DIRECTIONS FOR THIS TASK:
Reproduce verbatim the lines up to and including the one with "in the frame.", starting from the first.

::: DATASET CONTENT

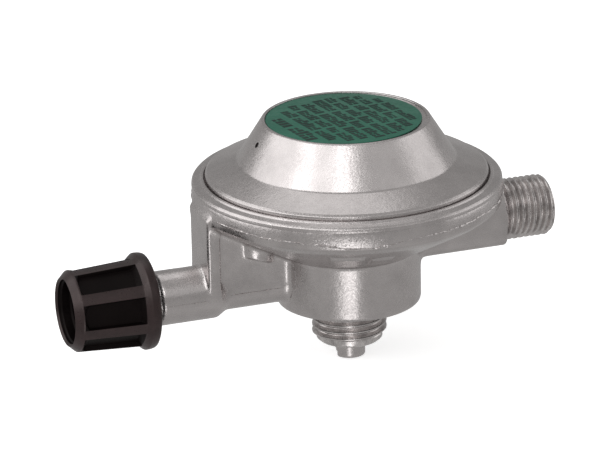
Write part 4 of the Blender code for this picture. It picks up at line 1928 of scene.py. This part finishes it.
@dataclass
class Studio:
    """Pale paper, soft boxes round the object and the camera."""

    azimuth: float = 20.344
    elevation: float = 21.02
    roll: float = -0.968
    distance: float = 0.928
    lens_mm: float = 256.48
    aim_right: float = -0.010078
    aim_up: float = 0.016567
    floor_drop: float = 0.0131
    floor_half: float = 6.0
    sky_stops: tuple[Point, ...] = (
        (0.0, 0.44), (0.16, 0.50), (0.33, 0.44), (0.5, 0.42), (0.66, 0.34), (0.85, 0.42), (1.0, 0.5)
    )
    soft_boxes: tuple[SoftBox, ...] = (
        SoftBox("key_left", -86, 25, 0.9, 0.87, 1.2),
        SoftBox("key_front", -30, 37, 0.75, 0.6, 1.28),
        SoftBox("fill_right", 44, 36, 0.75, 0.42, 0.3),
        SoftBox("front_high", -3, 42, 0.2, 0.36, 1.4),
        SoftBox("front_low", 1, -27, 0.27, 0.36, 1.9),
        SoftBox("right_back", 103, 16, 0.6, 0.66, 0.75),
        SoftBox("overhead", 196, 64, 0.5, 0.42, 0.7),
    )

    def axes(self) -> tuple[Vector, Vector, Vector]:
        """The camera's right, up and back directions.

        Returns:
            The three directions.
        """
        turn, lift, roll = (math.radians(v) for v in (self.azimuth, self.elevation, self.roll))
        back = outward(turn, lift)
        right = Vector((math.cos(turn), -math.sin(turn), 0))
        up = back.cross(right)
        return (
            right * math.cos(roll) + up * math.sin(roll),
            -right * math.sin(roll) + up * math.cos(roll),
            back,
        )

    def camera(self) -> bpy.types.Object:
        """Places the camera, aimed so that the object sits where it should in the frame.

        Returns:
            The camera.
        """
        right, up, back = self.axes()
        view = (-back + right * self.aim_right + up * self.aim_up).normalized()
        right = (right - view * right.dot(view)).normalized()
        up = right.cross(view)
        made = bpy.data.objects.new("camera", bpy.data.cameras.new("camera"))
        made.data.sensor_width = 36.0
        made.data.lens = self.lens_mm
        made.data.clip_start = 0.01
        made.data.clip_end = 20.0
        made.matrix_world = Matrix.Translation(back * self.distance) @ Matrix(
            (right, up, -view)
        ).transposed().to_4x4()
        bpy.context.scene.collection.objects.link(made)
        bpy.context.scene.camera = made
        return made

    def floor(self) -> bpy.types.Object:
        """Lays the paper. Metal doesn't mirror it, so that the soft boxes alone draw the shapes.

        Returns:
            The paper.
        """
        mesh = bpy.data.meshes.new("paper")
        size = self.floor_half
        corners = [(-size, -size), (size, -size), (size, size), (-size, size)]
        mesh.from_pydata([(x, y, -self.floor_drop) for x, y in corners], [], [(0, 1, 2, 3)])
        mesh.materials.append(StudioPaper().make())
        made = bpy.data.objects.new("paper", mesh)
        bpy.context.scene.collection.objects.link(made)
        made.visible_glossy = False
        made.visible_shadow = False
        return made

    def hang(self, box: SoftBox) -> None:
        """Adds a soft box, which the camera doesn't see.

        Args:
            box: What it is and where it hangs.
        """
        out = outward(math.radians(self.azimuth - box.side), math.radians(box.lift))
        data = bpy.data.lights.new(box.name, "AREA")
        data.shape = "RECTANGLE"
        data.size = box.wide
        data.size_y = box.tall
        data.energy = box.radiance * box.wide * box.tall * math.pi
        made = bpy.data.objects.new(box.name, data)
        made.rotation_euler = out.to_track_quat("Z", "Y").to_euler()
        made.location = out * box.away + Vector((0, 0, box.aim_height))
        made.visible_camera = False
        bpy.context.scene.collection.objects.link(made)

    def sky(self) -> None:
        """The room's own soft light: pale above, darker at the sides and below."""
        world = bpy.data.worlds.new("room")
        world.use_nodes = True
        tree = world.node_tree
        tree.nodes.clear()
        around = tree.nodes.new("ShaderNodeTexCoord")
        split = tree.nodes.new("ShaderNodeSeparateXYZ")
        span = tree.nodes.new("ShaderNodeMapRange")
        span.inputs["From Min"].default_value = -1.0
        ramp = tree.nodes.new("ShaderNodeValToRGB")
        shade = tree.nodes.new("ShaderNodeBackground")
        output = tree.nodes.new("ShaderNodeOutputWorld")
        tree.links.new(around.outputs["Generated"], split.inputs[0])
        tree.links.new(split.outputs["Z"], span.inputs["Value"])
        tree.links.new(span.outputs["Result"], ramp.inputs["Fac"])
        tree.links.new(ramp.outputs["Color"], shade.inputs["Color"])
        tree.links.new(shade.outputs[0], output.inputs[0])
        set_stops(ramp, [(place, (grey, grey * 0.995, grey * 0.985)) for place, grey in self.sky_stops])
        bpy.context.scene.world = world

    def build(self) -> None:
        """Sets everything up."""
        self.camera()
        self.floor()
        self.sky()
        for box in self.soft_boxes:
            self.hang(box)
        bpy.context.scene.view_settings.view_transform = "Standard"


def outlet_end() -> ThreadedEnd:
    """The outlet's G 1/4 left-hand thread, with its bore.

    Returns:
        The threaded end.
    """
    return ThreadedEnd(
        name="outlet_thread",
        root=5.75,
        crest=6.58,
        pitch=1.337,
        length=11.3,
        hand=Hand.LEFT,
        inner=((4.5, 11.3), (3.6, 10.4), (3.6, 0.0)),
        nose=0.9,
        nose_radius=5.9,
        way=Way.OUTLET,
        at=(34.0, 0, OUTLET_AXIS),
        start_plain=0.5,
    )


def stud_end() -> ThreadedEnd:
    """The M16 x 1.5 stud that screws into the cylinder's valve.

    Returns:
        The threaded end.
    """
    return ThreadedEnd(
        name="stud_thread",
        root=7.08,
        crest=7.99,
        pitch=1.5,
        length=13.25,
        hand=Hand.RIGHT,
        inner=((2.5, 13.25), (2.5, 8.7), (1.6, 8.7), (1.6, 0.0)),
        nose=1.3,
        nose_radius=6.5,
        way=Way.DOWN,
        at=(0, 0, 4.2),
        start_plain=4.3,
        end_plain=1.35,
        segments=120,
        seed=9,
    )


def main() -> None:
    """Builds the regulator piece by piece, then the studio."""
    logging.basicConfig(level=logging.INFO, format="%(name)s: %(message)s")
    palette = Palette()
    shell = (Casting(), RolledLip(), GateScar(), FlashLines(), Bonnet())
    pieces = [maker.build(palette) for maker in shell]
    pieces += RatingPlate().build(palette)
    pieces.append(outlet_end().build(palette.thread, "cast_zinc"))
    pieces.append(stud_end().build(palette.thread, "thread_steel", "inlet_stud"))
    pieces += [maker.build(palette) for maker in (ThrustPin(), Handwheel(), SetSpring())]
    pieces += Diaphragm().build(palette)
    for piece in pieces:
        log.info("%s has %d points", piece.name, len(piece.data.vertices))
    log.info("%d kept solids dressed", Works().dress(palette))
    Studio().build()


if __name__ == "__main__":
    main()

::::::

WRITTEN RESPONSE:
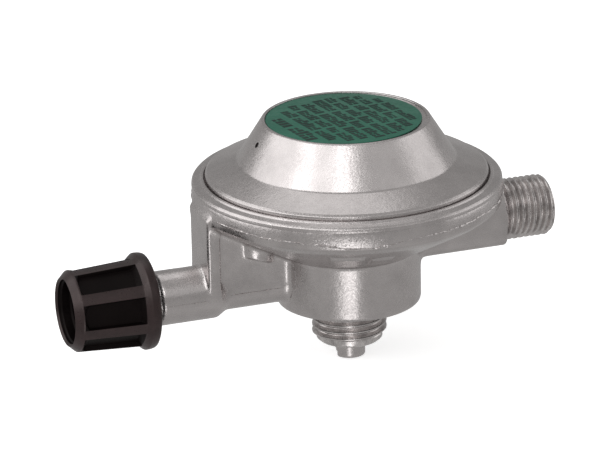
Write part 4 of the Blender code for this picture. It picks up at line 1928 of scene.py. This part finishes it.
@dataclass
class Studio:
    """Pale paper, soft boxes round the object and the camera."""

    azimuth: float = 20.344
    elevation: float = 21.02
    roll: float = -0.968
    distance: float = 0.928
    lens_mm: float = 256.48
    aim_right: float = -0.010078
    aim_up: float = 0.016567
    floor_drop: float = 0.0131
    floor_half: float = 6.0
    sky_stops: tuple[Point, ...] = (
        (0.0, 0.44), (0.16, 0.50), (0.33, 0.44), (0.5, 0.42), (0.66, 0.34), (0.85, 0.42), (1.0, 0.5)
    )
    soft_boxes: tuple[SoftBox, ...] = (
        SoftBox("key_left", -86, 25, 0.9, 0.87, 1.2),
        SoftBox("key_front", -30, 37, 0.75, 0.6, 1.28),
        SoftBox("fill_right", 44, 36, 0.75, 0.42, 0.3),
        SoftBox("front_high", -3, 42, 0.2, 0.36, 1.4),
        SoftBox("front_low", 1, -27, 0.27, 0.36, 1.9),
        SoftBox("right_back", 103, 16, 0.6, 0.66, 0.75),
        SoftBox("overhead", 196, 64, 0.5, 0.42, 0.7),
    )

    def axes(self) -> tuple[Vector, Vector, Vector]:
        """The camera's right, up and back directions.

        Returns:
            The three directions.
        """
        turn, lift, roll = (math.radians(v) for v in (self.azimuth, self.elevation, self.roll))
        back = outward(turn, lift)
        right = Vector((math.cos(turn), -math.sin(turn), 0))
        up = back.cross(right)
        return (
            right * math.cos(roll) + up * math.sin(roll),
            -right * math.sin(roll) + up * math.cos(roll),
            back,
        )

    def camera(self) -> bpy.types.Object:
        """Places the camera, aimed so that the object sits where it should in the frame.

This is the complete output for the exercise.